WHAT NEEDS TO BE DONE >> Give back exactly the lines running from the line that holds "all the forms" through the line that holds "from mathutils import Matrix, Vector", ends included, and no other lines.

ENTRIES SHOWN >>
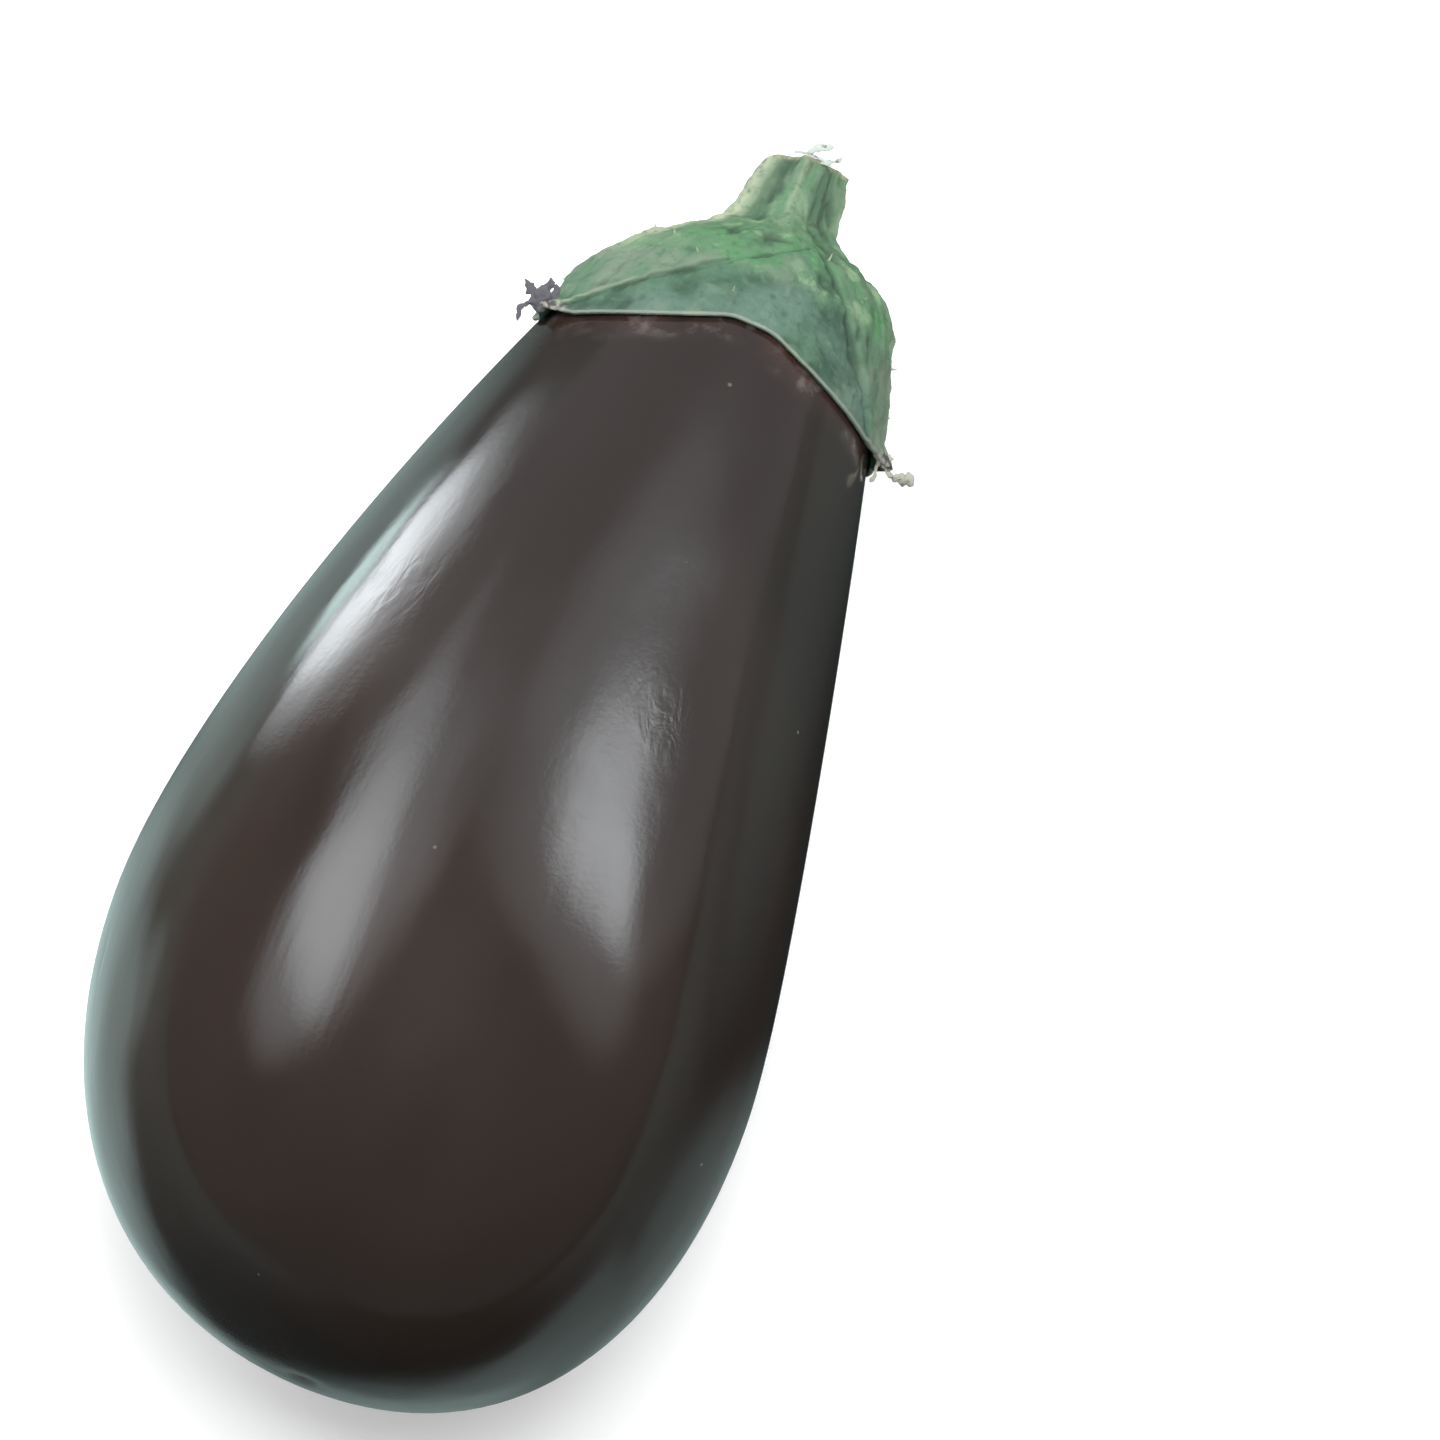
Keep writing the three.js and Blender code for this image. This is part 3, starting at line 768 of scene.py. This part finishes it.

...

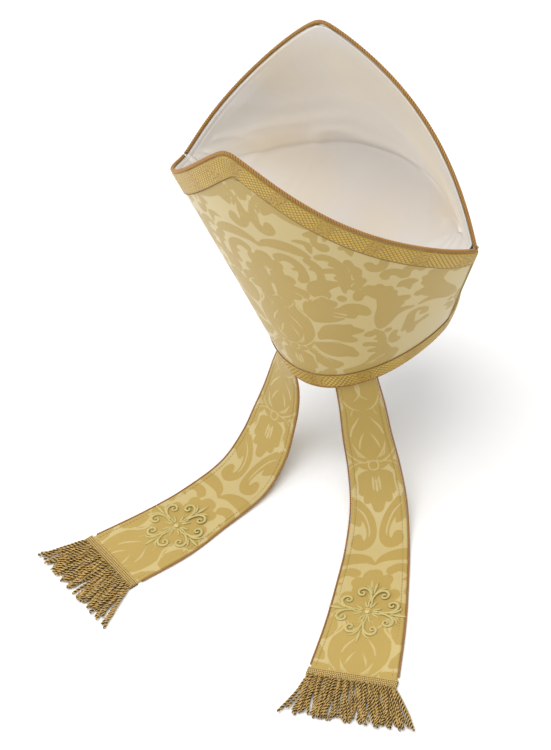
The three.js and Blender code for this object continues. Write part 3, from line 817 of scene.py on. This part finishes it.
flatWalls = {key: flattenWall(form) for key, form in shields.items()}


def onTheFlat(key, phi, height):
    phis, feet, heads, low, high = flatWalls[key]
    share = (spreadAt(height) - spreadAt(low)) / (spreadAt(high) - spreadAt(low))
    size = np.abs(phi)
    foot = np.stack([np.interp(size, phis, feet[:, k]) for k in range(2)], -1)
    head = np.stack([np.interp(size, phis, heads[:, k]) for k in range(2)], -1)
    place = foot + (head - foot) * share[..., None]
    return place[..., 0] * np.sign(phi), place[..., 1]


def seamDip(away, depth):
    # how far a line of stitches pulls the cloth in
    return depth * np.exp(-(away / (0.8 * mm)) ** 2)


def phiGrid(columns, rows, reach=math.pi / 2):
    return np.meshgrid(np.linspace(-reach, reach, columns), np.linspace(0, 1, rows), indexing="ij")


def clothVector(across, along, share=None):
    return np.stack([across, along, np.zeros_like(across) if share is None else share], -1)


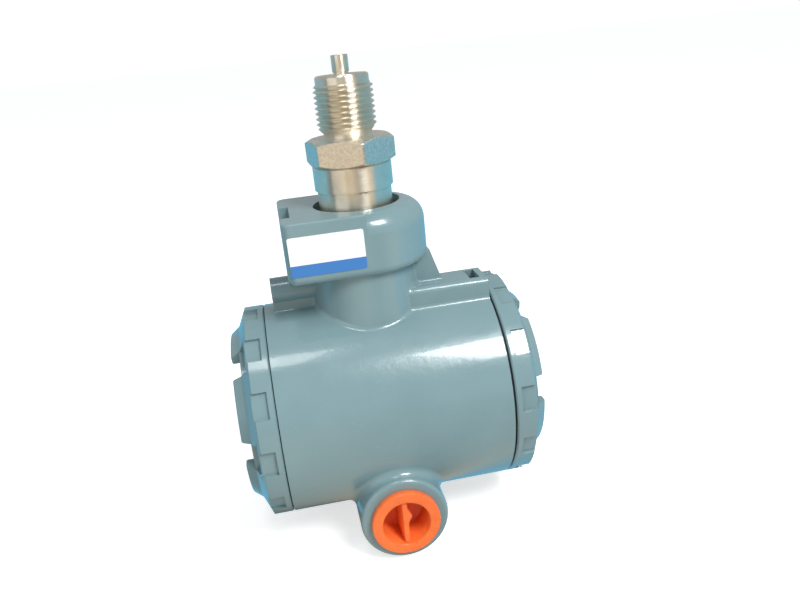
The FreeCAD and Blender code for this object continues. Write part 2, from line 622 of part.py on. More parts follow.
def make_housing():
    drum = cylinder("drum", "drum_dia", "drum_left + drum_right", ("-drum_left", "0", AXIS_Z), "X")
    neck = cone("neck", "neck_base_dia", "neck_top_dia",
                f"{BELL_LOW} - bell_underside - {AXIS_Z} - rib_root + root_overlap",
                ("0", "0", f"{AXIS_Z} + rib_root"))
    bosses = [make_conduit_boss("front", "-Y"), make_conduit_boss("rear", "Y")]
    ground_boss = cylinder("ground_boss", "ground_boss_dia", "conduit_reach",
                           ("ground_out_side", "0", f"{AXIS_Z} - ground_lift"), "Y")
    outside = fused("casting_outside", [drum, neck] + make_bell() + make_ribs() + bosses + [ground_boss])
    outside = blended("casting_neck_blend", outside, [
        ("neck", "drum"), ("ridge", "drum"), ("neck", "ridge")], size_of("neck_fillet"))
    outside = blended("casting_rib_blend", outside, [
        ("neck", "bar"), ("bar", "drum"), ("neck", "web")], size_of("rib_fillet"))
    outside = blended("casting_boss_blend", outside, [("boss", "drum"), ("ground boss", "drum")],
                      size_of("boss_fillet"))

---

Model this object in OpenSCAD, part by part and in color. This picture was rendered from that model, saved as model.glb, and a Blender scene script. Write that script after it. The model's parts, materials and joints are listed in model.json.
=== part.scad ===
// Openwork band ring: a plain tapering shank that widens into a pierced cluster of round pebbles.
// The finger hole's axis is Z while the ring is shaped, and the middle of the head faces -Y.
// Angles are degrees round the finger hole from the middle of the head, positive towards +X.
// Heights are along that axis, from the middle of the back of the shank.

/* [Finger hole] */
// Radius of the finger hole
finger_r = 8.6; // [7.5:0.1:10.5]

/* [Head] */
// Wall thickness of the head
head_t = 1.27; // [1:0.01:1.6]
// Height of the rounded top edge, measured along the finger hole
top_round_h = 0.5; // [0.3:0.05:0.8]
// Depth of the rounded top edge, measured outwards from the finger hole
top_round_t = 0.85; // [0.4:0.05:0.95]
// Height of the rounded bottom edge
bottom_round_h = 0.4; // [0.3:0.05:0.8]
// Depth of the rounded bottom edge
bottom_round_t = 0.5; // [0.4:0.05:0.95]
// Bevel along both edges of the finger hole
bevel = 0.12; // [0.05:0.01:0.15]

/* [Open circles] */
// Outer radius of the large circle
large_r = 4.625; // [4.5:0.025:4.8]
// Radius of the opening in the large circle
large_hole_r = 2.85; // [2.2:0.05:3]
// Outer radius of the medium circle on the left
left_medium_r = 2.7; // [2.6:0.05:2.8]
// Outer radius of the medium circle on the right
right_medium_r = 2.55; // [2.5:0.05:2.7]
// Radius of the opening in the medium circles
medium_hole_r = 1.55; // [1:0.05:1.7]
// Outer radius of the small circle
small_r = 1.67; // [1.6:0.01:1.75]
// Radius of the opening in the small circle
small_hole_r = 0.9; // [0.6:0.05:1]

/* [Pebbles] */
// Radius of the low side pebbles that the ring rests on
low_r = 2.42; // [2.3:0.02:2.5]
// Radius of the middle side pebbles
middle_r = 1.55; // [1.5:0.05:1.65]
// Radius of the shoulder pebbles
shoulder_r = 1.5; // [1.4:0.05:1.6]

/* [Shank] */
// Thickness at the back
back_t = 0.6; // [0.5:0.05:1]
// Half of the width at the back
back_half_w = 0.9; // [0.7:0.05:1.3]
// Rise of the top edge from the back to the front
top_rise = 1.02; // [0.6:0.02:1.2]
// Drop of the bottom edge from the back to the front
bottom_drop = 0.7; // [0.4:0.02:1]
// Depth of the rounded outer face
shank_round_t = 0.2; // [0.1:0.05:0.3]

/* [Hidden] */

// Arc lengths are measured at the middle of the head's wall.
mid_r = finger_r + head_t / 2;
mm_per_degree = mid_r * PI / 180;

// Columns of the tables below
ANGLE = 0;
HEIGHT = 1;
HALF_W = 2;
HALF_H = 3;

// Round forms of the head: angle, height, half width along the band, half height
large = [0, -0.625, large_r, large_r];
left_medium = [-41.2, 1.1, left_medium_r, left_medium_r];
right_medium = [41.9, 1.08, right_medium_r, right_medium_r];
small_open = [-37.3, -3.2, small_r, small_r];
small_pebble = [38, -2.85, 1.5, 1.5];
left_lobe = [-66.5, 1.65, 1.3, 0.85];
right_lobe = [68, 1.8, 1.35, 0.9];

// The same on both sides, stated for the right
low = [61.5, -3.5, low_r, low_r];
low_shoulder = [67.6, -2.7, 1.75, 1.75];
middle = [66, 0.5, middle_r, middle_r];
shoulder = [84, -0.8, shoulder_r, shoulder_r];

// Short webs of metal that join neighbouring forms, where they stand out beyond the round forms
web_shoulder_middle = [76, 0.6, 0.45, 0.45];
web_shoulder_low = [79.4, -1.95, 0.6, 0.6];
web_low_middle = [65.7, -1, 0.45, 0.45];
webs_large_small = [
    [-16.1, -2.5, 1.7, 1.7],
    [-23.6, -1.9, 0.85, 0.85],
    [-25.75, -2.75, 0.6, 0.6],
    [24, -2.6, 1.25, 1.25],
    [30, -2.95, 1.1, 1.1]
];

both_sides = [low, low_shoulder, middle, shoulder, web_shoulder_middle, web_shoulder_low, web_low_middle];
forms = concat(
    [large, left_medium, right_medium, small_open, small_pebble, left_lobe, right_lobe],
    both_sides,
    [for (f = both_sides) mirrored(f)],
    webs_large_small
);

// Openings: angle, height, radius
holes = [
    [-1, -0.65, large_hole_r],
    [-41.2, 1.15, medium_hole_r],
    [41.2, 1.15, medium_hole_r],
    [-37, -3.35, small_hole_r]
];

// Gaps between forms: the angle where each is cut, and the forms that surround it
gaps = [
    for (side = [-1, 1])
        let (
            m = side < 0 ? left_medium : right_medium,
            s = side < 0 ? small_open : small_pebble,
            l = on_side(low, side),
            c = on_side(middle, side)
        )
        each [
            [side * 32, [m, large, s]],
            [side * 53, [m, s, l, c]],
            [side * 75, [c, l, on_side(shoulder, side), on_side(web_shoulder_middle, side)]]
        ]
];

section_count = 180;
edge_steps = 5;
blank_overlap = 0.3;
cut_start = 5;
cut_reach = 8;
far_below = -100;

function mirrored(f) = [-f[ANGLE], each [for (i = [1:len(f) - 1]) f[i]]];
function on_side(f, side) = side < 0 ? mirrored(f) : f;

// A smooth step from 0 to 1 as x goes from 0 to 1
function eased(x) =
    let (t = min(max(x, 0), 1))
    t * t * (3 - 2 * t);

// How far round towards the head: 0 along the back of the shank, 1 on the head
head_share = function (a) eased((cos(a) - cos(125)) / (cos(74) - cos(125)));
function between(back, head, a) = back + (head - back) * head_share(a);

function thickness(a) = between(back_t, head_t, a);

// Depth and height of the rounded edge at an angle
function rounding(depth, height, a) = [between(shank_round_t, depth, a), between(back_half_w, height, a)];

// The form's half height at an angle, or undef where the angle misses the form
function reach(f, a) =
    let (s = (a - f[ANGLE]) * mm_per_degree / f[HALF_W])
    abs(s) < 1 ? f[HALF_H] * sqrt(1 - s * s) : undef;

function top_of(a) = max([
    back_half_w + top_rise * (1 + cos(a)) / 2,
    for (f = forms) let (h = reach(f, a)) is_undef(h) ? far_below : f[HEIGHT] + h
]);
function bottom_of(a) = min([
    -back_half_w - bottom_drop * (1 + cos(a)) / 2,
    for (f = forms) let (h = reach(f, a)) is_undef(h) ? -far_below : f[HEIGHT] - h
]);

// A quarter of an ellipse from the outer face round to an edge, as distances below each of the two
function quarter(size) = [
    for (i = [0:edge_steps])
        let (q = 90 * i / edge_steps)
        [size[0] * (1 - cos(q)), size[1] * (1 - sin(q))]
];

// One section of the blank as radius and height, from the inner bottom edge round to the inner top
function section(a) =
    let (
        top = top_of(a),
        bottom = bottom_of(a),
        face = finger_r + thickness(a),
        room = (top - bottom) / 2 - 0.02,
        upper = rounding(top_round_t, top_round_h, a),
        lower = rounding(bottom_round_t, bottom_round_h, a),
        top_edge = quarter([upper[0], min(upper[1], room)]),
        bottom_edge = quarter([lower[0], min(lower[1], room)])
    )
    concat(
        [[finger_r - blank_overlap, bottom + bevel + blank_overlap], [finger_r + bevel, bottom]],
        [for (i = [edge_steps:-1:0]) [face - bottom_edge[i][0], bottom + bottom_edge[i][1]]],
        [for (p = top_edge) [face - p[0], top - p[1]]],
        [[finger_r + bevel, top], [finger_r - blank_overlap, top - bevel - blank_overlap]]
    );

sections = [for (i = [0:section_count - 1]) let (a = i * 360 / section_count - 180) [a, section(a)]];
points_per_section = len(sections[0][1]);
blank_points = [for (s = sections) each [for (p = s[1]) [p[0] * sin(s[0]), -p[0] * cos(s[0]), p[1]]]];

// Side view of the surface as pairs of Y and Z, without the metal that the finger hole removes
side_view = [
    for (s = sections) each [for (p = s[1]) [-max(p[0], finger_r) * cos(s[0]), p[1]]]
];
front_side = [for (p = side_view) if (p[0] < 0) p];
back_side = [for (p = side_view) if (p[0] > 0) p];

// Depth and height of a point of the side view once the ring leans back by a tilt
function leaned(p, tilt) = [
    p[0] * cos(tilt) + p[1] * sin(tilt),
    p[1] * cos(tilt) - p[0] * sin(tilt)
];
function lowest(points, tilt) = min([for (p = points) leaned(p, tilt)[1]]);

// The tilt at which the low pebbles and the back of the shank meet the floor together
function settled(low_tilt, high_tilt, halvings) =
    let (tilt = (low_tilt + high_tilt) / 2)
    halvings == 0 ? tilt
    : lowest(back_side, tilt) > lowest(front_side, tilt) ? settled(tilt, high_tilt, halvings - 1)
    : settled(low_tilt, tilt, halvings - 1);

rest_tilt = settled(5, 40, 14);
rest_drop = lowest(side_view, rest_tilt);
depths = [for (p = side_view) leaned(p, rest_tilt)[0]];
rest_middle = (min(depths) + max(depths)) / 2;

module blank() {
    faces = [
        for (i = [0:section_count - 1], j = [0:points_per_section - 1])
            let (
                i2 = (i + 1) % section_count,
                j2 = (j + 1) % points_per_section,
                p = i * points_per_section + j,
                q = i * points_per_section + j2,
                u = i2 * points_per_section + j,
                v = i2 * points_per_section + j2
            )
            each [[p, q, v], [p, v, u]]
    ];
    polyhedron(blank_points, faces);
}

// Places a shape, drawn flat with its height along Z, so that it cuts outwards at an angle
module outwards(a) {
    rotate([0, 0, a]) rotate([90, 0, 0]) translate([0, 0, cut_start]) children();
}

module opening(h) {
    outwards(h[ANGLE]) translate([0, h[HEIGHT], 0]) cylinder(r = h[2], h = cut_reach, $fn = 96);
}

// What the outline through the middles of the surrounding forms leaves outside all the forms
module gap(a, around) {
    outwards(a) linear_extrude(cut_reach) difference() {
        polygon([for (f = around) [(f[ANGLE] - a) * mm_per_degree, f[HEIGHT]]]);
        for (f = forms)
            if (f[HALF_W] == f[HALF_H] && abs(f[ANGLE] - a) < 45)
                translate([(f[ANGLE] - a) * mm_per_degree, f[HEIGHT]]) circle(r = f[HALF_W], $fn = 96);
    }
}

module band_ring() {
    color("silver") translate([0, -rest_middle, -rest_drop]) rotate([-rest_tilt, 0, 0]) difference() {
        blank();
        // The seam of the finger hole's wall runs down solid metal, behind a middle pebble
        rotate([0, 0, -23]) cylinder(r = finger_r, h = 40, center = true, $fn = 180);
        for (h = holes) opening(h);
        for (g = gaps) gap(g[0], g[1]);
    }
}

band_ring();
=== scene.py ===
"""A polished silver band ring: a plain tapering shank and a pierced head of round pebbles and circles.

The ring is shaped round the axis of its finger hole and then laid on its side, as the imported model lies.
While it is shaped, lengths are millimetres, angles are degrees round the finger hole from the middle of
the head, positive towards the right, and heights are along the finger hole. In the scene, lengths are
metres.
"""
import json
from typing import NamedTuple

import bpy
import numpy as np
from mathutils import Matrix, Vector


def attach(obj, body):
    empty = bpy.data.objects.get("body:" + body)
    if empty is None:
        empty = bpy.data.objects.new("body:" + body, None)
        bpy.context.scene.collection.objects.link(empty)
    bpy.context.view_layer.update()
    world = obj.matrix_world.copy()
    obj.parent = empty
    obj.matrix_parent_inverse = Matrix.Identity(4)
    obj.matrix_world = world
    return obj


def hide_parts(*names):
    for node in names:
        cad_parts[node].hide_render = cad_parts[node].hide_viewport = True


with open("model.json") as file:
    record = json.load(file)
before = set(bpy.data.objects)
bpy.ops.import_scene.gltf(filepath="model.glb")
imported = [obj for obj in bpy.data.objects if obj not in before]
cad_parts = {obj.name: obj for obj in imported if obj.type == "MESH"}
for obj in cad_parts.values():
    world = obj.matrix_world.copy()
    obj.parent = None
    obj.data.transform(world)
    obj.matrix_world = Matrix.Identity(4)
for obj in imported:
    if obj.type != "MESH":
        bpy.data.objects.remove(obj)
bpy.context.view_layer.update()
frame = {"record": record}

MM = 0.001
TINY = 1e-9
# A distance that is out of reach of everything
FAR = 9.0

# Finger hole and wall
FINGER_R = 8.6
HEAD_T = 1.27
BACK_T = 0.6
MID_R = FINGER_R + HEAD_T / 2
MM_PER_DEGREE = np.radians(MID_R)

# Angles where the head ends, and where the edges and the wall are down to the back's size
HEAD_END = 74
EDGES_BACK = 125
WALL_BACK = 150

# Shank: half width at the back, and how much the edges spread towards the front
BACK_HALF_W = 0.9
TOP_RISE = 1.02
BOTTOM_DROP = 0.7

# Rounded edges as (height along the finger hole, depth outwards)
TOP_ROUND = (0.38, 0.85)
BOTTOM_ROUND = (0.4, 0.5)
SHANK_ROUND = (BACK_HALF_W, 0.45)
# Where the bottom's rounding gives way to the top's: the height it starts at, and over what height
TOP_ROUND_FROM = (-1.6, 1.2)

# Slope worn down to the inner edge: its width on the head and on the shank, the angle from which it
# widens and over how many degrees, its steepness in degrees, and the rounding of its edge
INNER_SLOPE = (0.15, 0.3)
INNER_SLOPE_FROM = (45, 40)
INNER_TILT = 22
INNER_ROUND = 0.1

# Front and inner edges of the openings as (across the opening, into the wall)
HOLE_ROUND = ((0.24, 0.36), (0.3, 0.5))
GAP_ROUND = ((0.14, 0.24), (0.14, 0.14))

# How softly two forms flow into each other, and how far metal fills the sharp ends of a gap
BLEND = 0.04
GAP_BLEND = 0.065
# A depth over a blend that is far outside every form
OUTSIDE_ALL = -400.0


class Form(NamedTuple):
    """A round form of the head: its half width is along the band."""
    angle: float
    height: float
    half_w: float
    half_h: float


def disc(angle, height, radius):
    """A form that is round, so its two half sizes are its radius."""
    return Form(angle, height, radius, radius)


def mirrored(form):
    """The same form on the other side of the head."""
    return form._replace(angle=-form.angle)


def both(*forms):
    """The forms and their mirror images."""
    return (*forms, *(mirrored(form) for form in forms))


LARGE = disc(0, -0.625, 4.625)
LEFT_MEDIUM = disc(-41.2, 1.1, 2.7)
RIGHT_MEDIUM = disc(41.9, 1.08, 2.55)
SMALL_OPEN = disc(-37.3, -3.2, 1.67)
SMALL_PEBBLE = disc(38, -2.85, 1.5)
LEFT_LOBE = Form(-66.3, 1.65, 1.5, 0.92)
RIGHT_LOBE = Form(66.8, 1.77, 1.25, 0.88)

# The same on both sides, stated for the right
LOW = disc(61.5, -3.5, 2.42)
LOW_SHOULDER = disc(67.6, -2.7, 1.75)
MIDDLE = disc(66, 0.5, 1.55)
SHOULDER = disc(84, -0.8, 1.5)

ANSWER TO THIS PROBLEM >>
// What the outline through the middles of the surrounding forms leaves outside all the forms
module gap(a, around) {
    outwards(a) linear_extrude(cut_reach) difference() {
        polygon([for (f = around) [(f[ANGLE] - a) * mm_per_degree, f[HEIGHT]]]);
        for (f = forms)
            if (f[HALF_W] == f[HALF_H] && abs(f[ANGLE] - a) < 45)
                translate([(f[ANGLE] - a) * mm_per_degree, f[HEIGHT]]) circle(r = f[HALF_W], $fn = 96);
    }
}

module band_ring() {
    color("silver") translate([0, -rest_middle, -rest_drop]) rotate([-rest_tilt, 0, 0]) difference() {
        blank();
        // The seam of the finger hole's wall runs down solid metal, behind a middle pebble
        rotate([0, 0, -23]) cylinder(r = finger_r, h = 40, center = true, $fn = 180);
        for (h = holes) opening(h);
        for (g = gaps) gap(g[0], g[1]);
    }
}

band_ring();
=== scene.py ===
"""A polished silver band ring: a plain tapering shank and a pierced head of round pebbles and circles.

The ring is shaped round the axis of its finger hole and then laid on its side, as the imported model lies.
While it is shaped, lengths are millimetres, angles are degrees round the finger hole from the middle of
the head, positive towards the right, and heights are along the finger hole. In the scene, lengths are
metres.
"""
import json
from typing import NamedTuple

import bpy
import numpy as np
from mathutils import Matrix, Vector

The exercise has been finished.